Mr. Huber agreed that a geometric form was the way to capture the classic look established by the house. And the rectangular shape had a distinct advantage -- it allowed for the use of an automatic pool cover.

Using as points of reference large windows in the back of the house and brick steps leading from the lawn to the work site, almost 10 feet below, Mr. Huber situated the pool to be in harmony with the house and the adjoining woods. Its location also gave people inside the house a clear view of pool activities and easy access to the pool area. At one point the pool is only 12 feet from lower-level doors.

Designed by Mr.

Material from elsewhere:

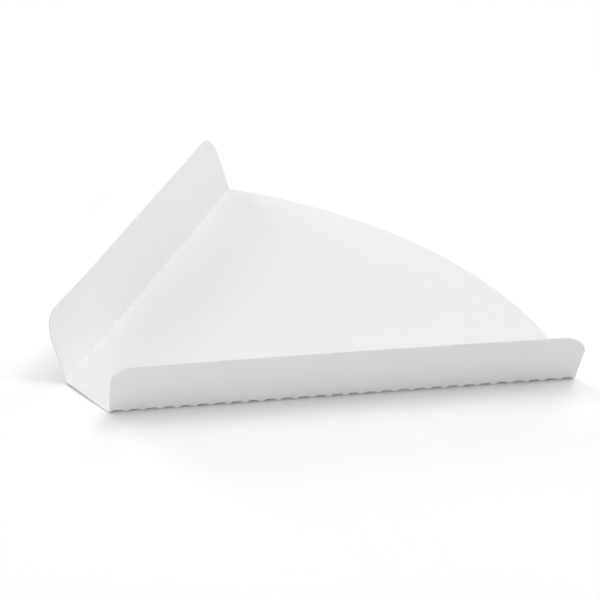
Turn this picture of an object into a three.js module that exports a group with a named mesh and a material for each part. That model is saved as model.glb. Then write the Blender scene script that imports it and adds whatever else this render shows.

Huber and built by B & J Pools, the heated pool is 40 feet long by 20 feet wide. Although it has no diving board, it ranges in depth from 3 feet to 9 feet. Built with a gunite base, the pool was sprayed with white marbelite, which gives the water a sky-blue look.

Because the client intended to use the pool area for entertaining, extensive decking was a must. Designed by Mr. Huber and installed by Interlock Paving, the decking -- covering nearly 4,600 square feet -- is made of interlocking concrete brick pavers.

"One of the things that my client really loved about the interlocking pavers was the raised pattern that almost makes the deck look like it's made from cobblestones," says Mr. Huber. To help blend the decking with the house, a two-tone gray paver was selected. The color matches the mortar in the brick used on the house.

In keeping with the formality of the landscape design, hedges of Hicks yews and rows of colorful annuals line the decking. Stone urns filled with annuals dot the pavers. To soften the massive display of red brick on the back of the house, an arched lattice, covered in the summertime with mandevilla, decorates a space along a red brick retaining wall. Planted on the edge of the decking are crepe myrtles, viburnums, hydrangeas, rhododendrons and hollies.